◆ INSTRUCTIONS FOR THE TASK
What is wanted is an exact restatement of the lines from the one with "place.Rotation.multVec(Vector(-1, 0, 0)))" through the one with "before = set(bpy.data.objects)", both included, and of no other lines.

[Entries with model source code]
--- START ---

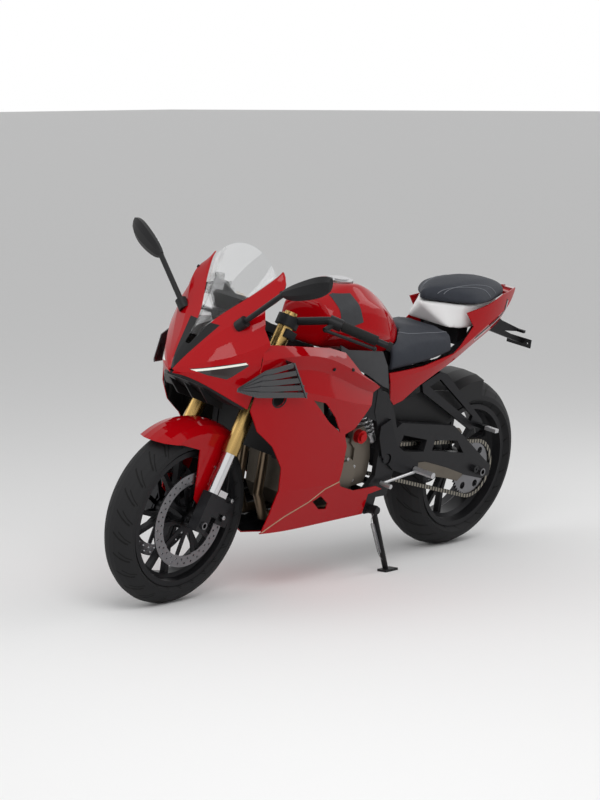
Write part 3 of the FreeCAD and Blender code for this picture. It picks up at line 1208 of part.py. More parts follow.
place = to_origin.multiply(leaning)
turn = place.multiply(steering)
print("bounds", whole, "shift", shift)
print("axis point", turn.multVec(AXIS_FOOT), "axis", turn.Rotation.multVec(fork_up))
print("front axle", turn.multVec(FRONT_AXLE), "front axle axis", turn.Rotation.multVec(LEFT))
print("rear axle", place.multVec(REAR_AXLE), "bike left", place.Rotation.multVec(LEFT))
print("stand pivot", place.multVec(stand_pivot), "fold axis", place.Rotation.multVec(stand_axis))
thread_middle = bobbin_spot - Vector(0, size("bobbin_thread_depth") / 2, 0)
print("bobbins", place.multVec(thread_middle), place.multVec(Vector(thread_middle.x, -thread_middle.y,
                                                                    thread_middle.z)))
print("plate holes", place.multVec(plate_middle), "normal", place.Rotation.multVec(Vector(-1, 0, 0)))
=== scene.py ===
# %% [markdown]
# # A sport bike on its side stand
# The rigid pieces come from the CAD model: wheels, fork, frame, engine and every body panel, each at its
# real place. This lesson dresses them. It gives each piece its finish, pads the two seats, cuts tread into
# the tyres, and adds the small trim that a designer leaves out of the CAD source. Lengths are in metres.
# Places on the upright bike are in millimetres where a comment says so. X points forward, Y to the rider's
# left, Z up.

# %% Start from the CAD frame
import json
import math

import bpy
from mathutils import Matrix, Vector


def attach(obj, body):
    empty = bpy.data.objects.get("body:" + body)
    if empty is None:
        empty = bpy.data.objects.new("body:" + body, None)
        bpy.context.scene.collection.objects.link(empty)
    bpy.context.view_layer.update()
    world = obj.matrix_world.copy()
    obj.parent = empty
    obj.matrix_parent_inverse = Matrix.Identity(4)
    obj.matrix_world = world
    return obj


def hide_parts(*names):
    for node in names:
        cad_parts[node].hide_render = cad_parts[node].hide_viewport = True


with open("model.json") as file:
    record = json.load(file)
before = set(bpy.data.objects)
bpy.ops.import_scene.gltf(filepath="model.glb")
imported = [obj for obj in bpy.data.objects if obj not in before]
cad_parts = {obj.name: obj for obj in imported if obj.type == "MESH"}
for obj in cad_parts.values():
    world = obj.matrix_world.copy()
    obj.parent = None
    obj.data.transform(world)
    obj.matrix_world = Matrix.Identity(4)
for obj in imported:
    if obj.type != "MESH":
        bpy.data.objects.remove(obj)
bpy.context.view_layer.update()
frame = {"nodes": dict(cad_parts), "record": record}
nodes = frame["nodes"]

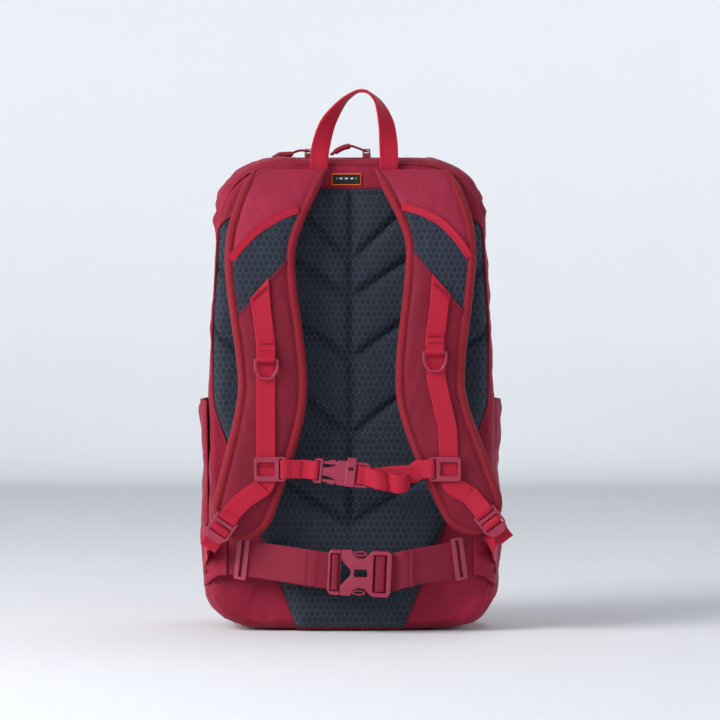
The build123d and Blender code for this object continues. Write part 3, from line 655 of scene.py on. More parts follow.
# Folds: two ends of each, then its width and depth
FOLDS = (
    ((-148, -60, 425), (-120, -40, 470), 7, 3.4), ((-147, -40, 445), (-108, -20, 488), 6, 2.6),
    ((-139, -62, 452), (-132, 0, 430), 9, 2.8), ((146, -62, 430), (112, -52, 482), 6, 3.0),
    ((141, -40, 452), (139, 10, 446), 5, 3.4), ((146, -30, 420), (128, -20, 470), 8, 2.6),
    ((-150, -60, 70), (-110, -62, 18), 8, 3.0), ((-152, -40, 42), (-122, -50, 6), 7, 2.4),
    ((150, -60, 66), (108, -62, 16), 8, 3.0), ((152, -44, 40), (126, -50, 8), 7, 2.6),
    ((-146, -60, 52), (-96, -64, 34), 9, 2.6), ((-138, -60, 34), (-84, -64, 20), 7, 2.2),
    ((147, -60, 48), (104, -64, 30), 9, 2.4), ((138, -60, 30), (92, -64, 22), 6, 1.8),
    ((-90, -60, 14), (-60, -30, 2), 6, 1.6), ((90, -60, 14), (64, -30, 2), 6, 1.6),
    ((-151, -30, 330), (-151, 10, 300), 9, 2.2), ((151, -20, 350), (151, 12, 325), 9, 2.2),
    ((-150, 20, 262), (-150, 70, 285), 9, 2.6), ((150, 20, 262), (150, 70, 285), 9, 2.6),
    ((-110, 92, 300), (-60, 96, 262), 10, 2.4), ((110, 92, 300), (60, 96, 262), 10, 2.4),
    ((-60, 60, 484), (-20, 90, 440), 10, 2.6), ((70, 60, 482), (30, 90, 436), 10, 2.6),
    ((-100, 0, 497), (-60, 10, 500), 6, 2.0), ((80, -20, 499), (110, 0, 494), 6, 2.2),
)


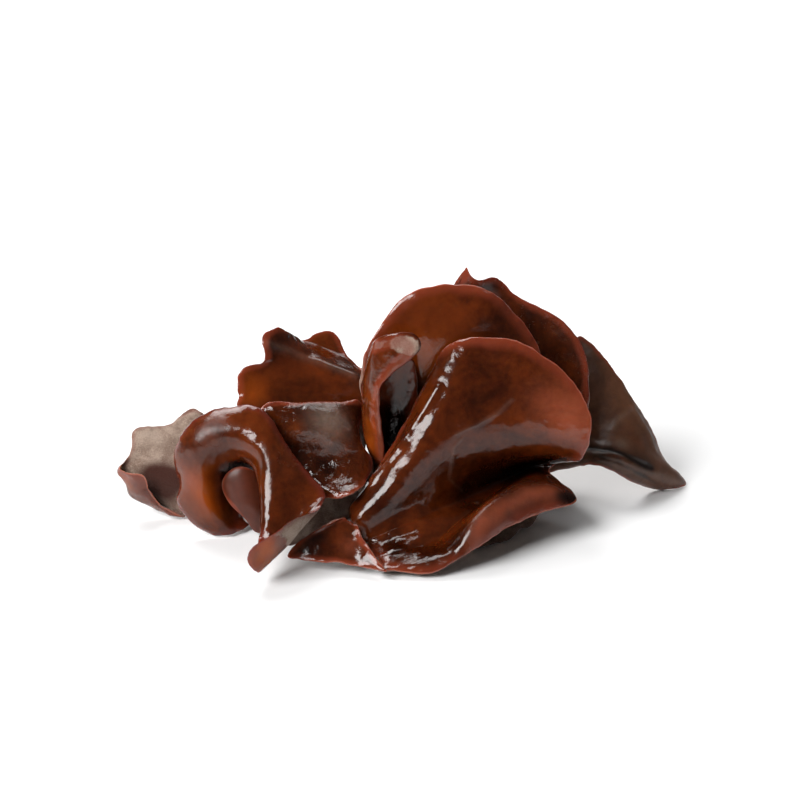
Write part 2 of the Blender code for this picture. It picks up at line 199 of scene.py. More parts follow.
@dataclass(frozen=True)
class Flesh:
    """The finish of an ear: wet on its smooth side, hairy on its outer side, pale at its rim."""

    deep: Colour = (0.024, 0.0040, 0.0010)
    warm: Colour = (0.110, 0.0190, 0.0030)
    rim: Colour = (0.190, 0.0330, 0.0140)
    # The pale rim line is partly a painted highlight along the rounded edge.
    line: Colour = (0.300, 0.0900, 0.0550)
    glow: Colour = (0.480, 0.0900, 0.0060)
    rose_and_sheen: Colour = (0.220, 0.0500, 0.0220)
    hair: Colour = (0.160, 0.0980, 0.0700)
    # The grain colour serves the light hair grains, and also the painted highlights, reflections and pale veins.
    grain: Colour = (0.430, 0.3300, 0.2600)
    warmth: float = 0.5
    gloss: float = 0.07
    through: float = 0.30
    rim_width_mm: float = 5.0
    line_width_mm: float = 0.6
    bump_mm: float = 0.13
    shine: float = 0.46

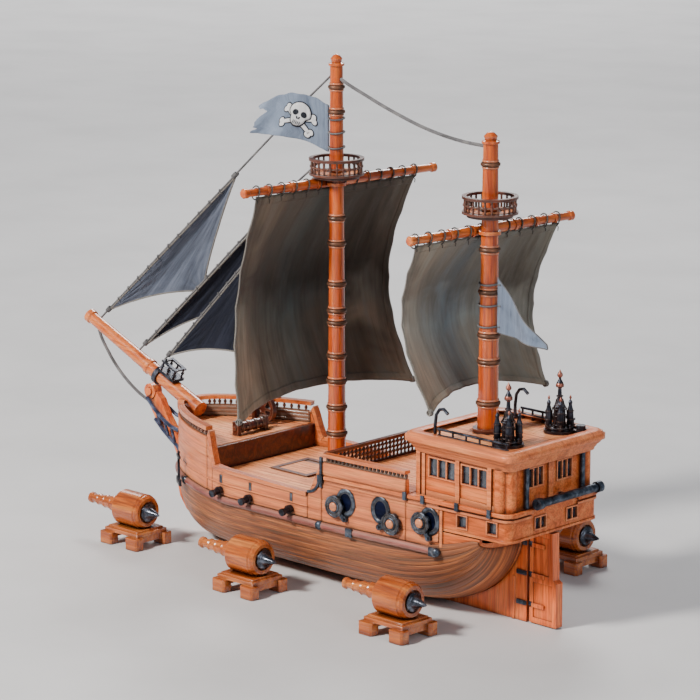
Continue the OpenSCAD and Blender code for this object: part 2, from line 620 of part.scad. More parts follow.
// ---------------------------------------------------------------- rudder
pintle_r = 0.9;
rudder_x0 = 192.6;
module rudder() color(keel_wood) {
    difference() {
        side_plate([[rudder_x0, 1], [217, 1], [217, 33], [214, 35], [213, 69], [rudder_x0, 69]],
            blade_t);
        for (z = gudgeon_z) translate([rudder_x0 - 1, -5, z - 2.2]) cube([3.4, 10, 4.4]);
        // sunk panels
        mirrored() {
            block(195.8, 210, -5, -blade_t / 2 + 0.8, 37, 65);
            block(195.8, 213.5, -5, -blade_t / 2 + 0.8, 5, 31);
        }
    }
    for (z = gudgeon_z) {
        translate([hinge_x, 0, z - 2.2]) cylinder(h = 4.4, r = pintle_r, $fn = 32);
        for (s = [-3.6, 2.2]) translate([hinge_x, -1.2, z + s]) cube([2.5, 2.4, 1.4]);
        for (s = [-3.6, 2.2]) translate([hinge_x, 0, z + s]) cylinder(h = 1.4, r = 1.2, $fn = 32);
        mirrored() block(rudder_x0 + 2.4, 206, -blade_t / 2 - 0.7, -blade_t / 2 + 1, z - 1.4, z + 1.4);
    }
}

// ---------------------------------------------------------------- deck fittings
windlass_x = -92;
windlass_z = fore_z + 6;
windlass_hw = 12.5;
journal_r = 1.6;
module deck_fittings() color(red_wood) {
    // raised hatch on the waist deck
    linear_extrude_at(waist_z, waist_z + 1.6) difference() {
        polygon([[-52, -18], [-14, -18], [-14, 22], [-52, 22]]);
        polygon([[-48, -14], [-18, -14], [-18, 18], [-48, 18]]);
    }
    block(-48, -18, -14, 18, waist_z, waist_z + 0.8);
    // bitts that carry the windlass
    for (s = [-1, 1]) difference() {
        translate([windlass_x - 3, s * (windlass_hw + 2) - 1.8, fore_z]) cube([6, 3.6, 11]);
        translate([windlass_x, -30, windlass_z]) rotate([-90, 0, 0])
            cylinder(h = 60, r = journal_r + 0.06, $fn = 32);
    }
    // fife rail and iron ratchet wheel ahead of the windlass
    for (y = [8, 22, 36]) block(-112, -109, y - 1.5, y + 1.5, fore_z, fore_z + 15);
    block(-113, -108, 5, 39, fore_z + 15, fore_z + 18);
    for (y = [11, 15, 19, 25, 29, 33]) translate([-110.5, y, fore_z + 11])
        cylinder(h = 11, r = 0.9, $fn = 16);
    translate([-104, 27, fore_z]) {
        block(-2, 2, -1.5, 1.5, 0, 8);
        translate([0, -2, 12]) rotate([-90, 0, 0]) difference() {
            cylinder(h = 4, r = 11, $fn = 48);
            translate([0, 0, -1]) difference() {
                cylinder(h = 6, r = 8.2, $fn = 48);
                for (a = [0:60:120]) rotate(a) block(-9, 9, -0.9, 0.9, 0, 6);
                cylinder(h = 6, r = 3, $fn = 24);
            }
        }
    }
    // round collar at the foot of the mizzen mast
    translate([mizzen_x, 0, poop_z]) difference() {
        cylinder(h = 3, r = 11, $fn = 48);
        translate([0, 0, -1]) cylinder(h = 5, r = mizzen_r0, $fn = 48);
    }
}
module windlass_barrel() color(red_wood) {
    translate([windlass_x, 0, windlass_z]) rotate([-90, 0, 0]) {
        translate([0, 0, -windlass_hw]) cylinder(h = 2 * windlass_hw, r = 3.8, $fn = 32);
        translate([0, 0, -windlass_hw - 5]) cylinder(h = 2 * windlass_hw + 10, r = journal_r, $fn = 32);
        for (z = [-10.5, -4, 4, 10.5]) translate([0, 0, z - 0.8]) cylinder(h = 1.6, r = 4.5, $fn = 32);
        // handspikes
        for (z = [-7, 7]) translate([0, 0, z]) rotate([0, 90, 0])
            translate([0, 0, -5.2]) cylinder(h = 10.4, r = 0.8, $fn = 16);
    }
}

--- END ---

◆ RESPONSE TO THE TASK
print("plate holes", place.multVec(plate_middle), "normal", place.Rotation.multVec(Vector(-1, 0, 0)))
=== scene.py ===
# %% [markdown]
# # A sport bike on its side stand
# The rigid pieces come from the CAD model: wheels, fork, frame, engine and every body panel, each at its
# real place. This lesson dresses them. It gives each piece its finish, pads the two seats, cuts tread into
# the tyres, and adds the small trim that a designer leaves out of the CAD source. Lengths are in metres.
# Places on the upright bike are in millimetres where a comment says so. X points forward, Y to the rider's
# left, Z up.

# %% Start from the CAD frame
import json
import math

import bpy
from mathutils import Matrix, Vector


def attach(obj, body):
    empty = bpy.data.objects.get("body:" + body)
    if empty is None:
        empty = bpy.data.objects.new("body:" + body, None)
        bpy.context.scene.collection.objects.link(empty)
    bpy.context.view_layer.update()
    world = obj.matrix_world.copy()
    obj.parent = empty
    obj.matrix_parent_inverse = Matrix.Identity(4)
    obj.matrix_world = world
    return obj


def hide_parts(*names):
    for node in names:
        cad_parts[node].hide_render = cad_parts[node].hide_viewport = True


with open("model.json") as file:
    record = json.load(file)
before = set(bpy.data.objects)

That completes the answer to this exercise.